As attached to the record before the trial court, this portion of the agreement has lines in the form of an X drawn through it.
On May 4, 2005, Eric signed a limited power of attorney in favor of Al Miller for the purpose developing for ranching 60.5 acres of land in Freestone County and purchase of land for Eric Miller. After the execution of the limited power of attorney, Al entered into a contract with Glenda dated July 1, 2005, and filed of record November 21, 2005, that appeared to restate the terms of the original contract but did not contain the marked out provision regarding the description of the property alleged to be transferred. The limited power of attorney was filed of record June 16, 2005 in the records of Freestone County. Subsequently, Eric Miller executed a revocation of the limited power of attorney referenced above. The revocation was dated October 4, 2005, but the acknowledgement was dated November 4, 2005. It was filed of record on November 7, 2005.
Ultimately, differences arose between the parties to the contract. Eric eventually sold the property which is the subject of the dispute by warranty deed to George Robinson, Trustee. Robinson then filed the original suit asking, among other things, that the contract between Eric and Glenda be declared unenforceable. Alford filed an answer and an original and amended cross-action.
At the time the trial court granted the partial summary judgment in favor of Dubose, Dubose had the following causes of action pending: 1) breach of contract; 2) conversion; 3) cloud on the title to the property in question; 4) breach of fiduciary duty; and 5) forcible entry and detainer. As a result, Dubose requested an accounting for funds collected by Alford and damages to the real property suffered as a result of Alford's actions.

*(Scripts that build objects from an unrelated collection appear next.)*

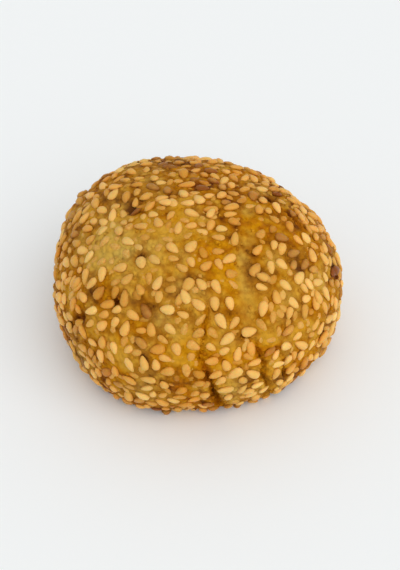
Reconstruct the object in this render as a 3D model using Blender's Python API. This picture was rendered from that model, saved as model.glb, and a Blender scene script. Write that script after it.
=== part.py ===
"""A tahini cookie: one baked dome of dough, rolled in sesame seeds.

The cookie rests on its flat base at z = 0 and is one solid. The dough has an uneven plan, low
swells, a smooth groove down its front, cracks at its front foot and small pits. The largest
of its sesame seeds stand out of the crust and are fused to it. +X is the cookie's right, +Y
its back and +Z up, and every length is in metres.
"""

import functools
import math
import random

import bmesh
import bpy
from mathutils import Matrix, Vector, noise

# The dome. Its heart is the point on the upright axis at the height of the widest outline.
WIDTH = 0.0615
HEIGHT = 0.0347
HEART_HEIGHT = 0.0130
FOOT_SHARE = 0.85  # the base's width against the widest
DOME_POWER = 2.2  # 2 would be an ellipse, and more has a flatter crown and steeper sides

# The plan isn't round: (how many bulges, how far each reaches as a share, where one points)
PLAN_BULGES = ((2, 0.042, -56), (3, 0.032, -7), (4, 0.010, 44))

# Low swells all over: (how many cross a radius, how high)
SWELLS = ((2.3, 0.00075), (5.5, 0.00032))
SWELL_ORIGIN = Vector((3.1, 7.7, 1.9))

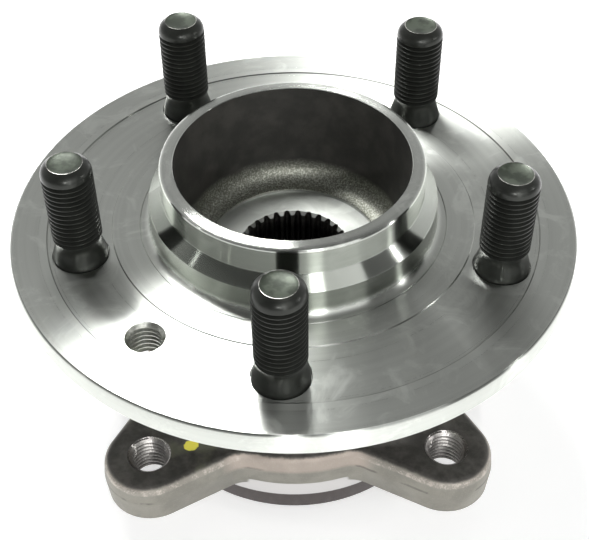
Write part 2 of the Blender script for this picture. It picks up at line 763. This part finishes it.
MAKERS = {
    maker.__name__: maker
    for maker in (
        turned_steel, seat_steel, bowl_skin, ground_steel, broached_steel, hub_forging, ring_forging,
        black_phosphate, cut_thread, cage_nylon, ball_steel, seal_steel, seal_rubber, encoder_rubber,
    )
}


# ---- threads ----
def thread_tool(core, pitch, bottom, turns, inwards=True):
    """A thread-cutting coil. inwards is for a hole, whose thread opens towards the axis."""
    deep, wide, narrow = 0.54 * pitch, 0.47 * pitch, 0.08 * pitch
    if inwards:
        open_r, root_r = core - 0.1 * MM, core + deep
        shape = [(open_r, -wide), (root_r, -narrow), (root_r, narrow), (open_r, wide)]
    else:
        open_r, root_r = core + 0.12 * MM, core - deep * 1.1
        shape = [(root_r, -narrow), (open_r, -wide), (open_r, wide), (root_r, narrow)]
    return coil("thread_tool", [(r, bottom + z) for r, z in shape], pitch, turns)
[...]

The record reveals that when the trial court granted the partial summary judgment, Alford's amended cross-action had a number of different claims that revolved around the contract held to be unenforceable. However, Alford also had a claim against Dubose for unjust enrichment that does not appear to be addressed in the summary judgment.
Analysis
We are required to review sua sponte issues affecting jurisdiction. M.O. Dental Lab. v. Rape, 139 S.W.3d 671, 673 (Tex. 2004) (per curiam). Unless a statute specifically authorizes an interlocutory appeal, appellate courts have jurisdiction over final judgments only. Lehmann v. Har-Con Corp., 39 S.W.3d 191, 195 (Tex. 2001). When there has not been a conventional trial on the merits, there is no presumption of finality of a judgment. Crites v. Collins, 284 S.W.3d 839, 840 (Tex. 2009). "[I]f the record reveals the existence of parties or claims not mentioned in the order, the order is not final." Lehmann, 39 S.W.3d at 206.
The record before this Court demonstrates that there are a number of causes of action upon which the trial court has yet to rule. The purported appeal does not fall into one of the statutorily permissible interlocutory appeals. See Tex. Civ. Prac. & Rem. Code Ann. § 51.014 (Vernon 2008). Likewise, the record also demonstrates that there has been no effort to sever the issues adjudicated by the trial court's partial summary judgment.
Because the trial court has not ruled on Dubose's claims remaining after disposal of the claim that the vague description of the subject property rendered the contract unenforceable and because there are issues regarding Alford's unjust enrichment claim that have yet to be disposed of, this appeal is premature. See Lehmann, 39 S.W.3d at 195. Therefore, this court is without jurisdiction to hear the purported appeal of Alford.
Conclusion
Accordingly, this appeal is dismissed for want of jurisdiction.